DIY audio can also involve tweaking of mass market components. It is thought that mass market audio components are compromised by the use of cheap or inferior internal parts that can be easily replaced with high quality substitutes. As a result, an audio component of improved characteristics may be obtained for relatively low cost. Some common changes include replacing opamps, replacing capacitors (recap), or even replacing resistors in order to increase signal-to-noise ratio. Changing an audio component in this way is similar to what a tweaker or modder does with a personal computer.

==Circuit bending==
Circuit bending is the creative customization of the circuits within electronic devices such as low voltage, battery-powered guitar effects, and small digital synthesizers to create new musical or visual instruments and sound generators. Emphasizing spontaneity and randomness, the techniques of circuit bending have been commonly associated with noise music, though many more conventional contemporary musicians and musical groups have been known to experiment with bent instruments. Circuit bending usually involves dismantling the machine and adding components such as switches and potentiometers that alter the circuit.

==Cloning and cloners==
Another common practice in the DIY audio community is to attempt to clone or copy a pre-existing design or component from a commercial manufacturer. This involves obtaining a lawful public version of, or lawfully reverse engineering, the circuit schematics for the design, and/or even the publicly available PCB layouts. Such a clone will not be a perfect copy since different brands and types of parts (often newer parts) will be used, and mechanical aspects of construction will likely differ. However, the circuit or other distinguishing features should be close to the original.

There are many reasons for wanting to recreate an existing design. The design might be historically important and/or out of production, so the only way to obtain the component is to build it. The design might be very simple so copying it is easily done. The commercial product might be very expensive but its design known, so it may be built for far less than it cost to be purchased. The original design may have some sentimental value to the person building the recreation, and the design built for the memories in one's past. The copy may be made to test or evaluate design concepts or principles in the original.

As an example, a well known clone includes amplifiers using high power integrated circuits, such as the National Semiconductor LM3875 and LM3886. The use of a high power IC as part of a quality audio amplifier was popularized by the 47 Labs Gaincard amplifier, and thus the DIY amplifiers using power ICs are often called chipamps or Gainclones.

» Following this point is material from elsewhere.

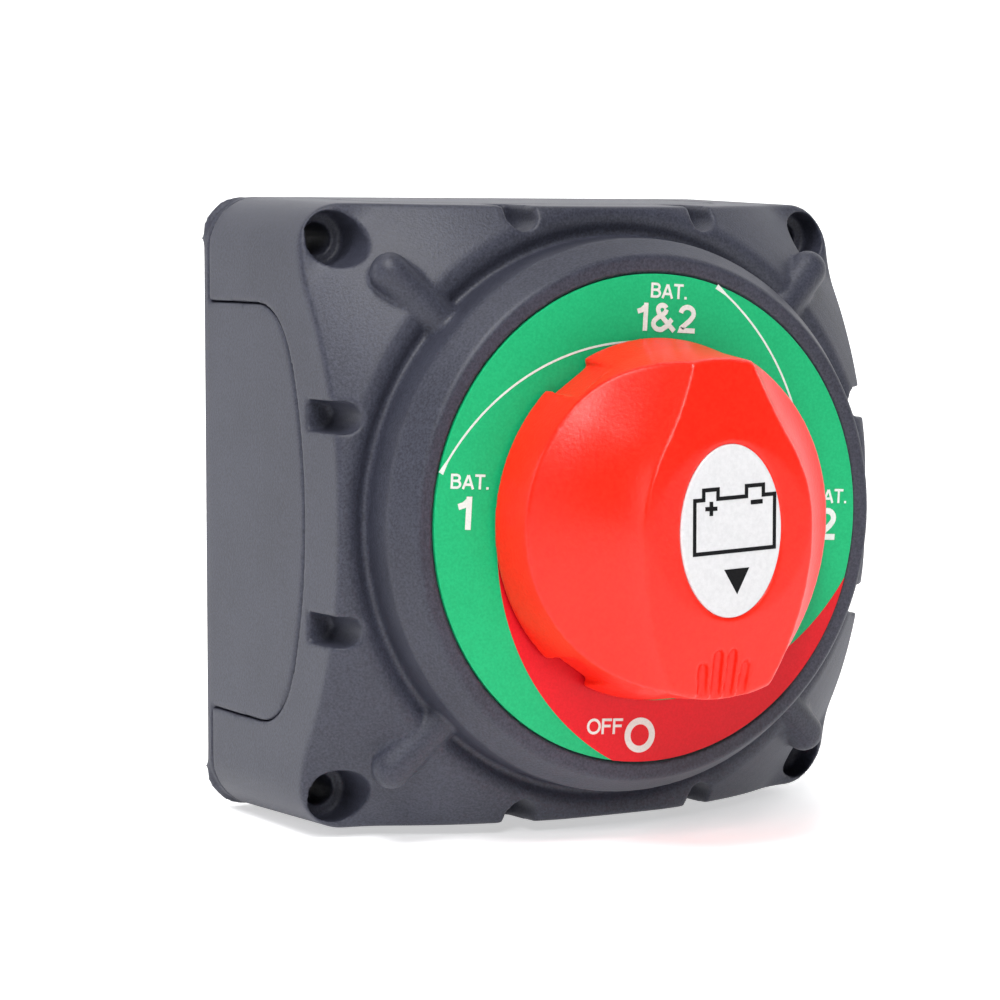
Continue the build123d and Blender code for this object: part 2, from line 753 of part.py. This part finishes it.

Usually cloning additionally involves improving or tweaking (see above) the original design, potentially by using more modern components (in the case of discontinued designs,) higher quality parts, or more efficient board layout.

==Operational amplifier swapping==

Operational amplifier (op-amps) swapping is the process of replacing an operational amplifier in audio equipment with a different one, in an attempt to improve performance or change the perceived sound quality. Op-amps are used in most audio devices, and most op-amps have the same pinouts, making replacement fairly simple. If the new device's parameters sometimes do not match it can lead to problems like high-frequency oscillation.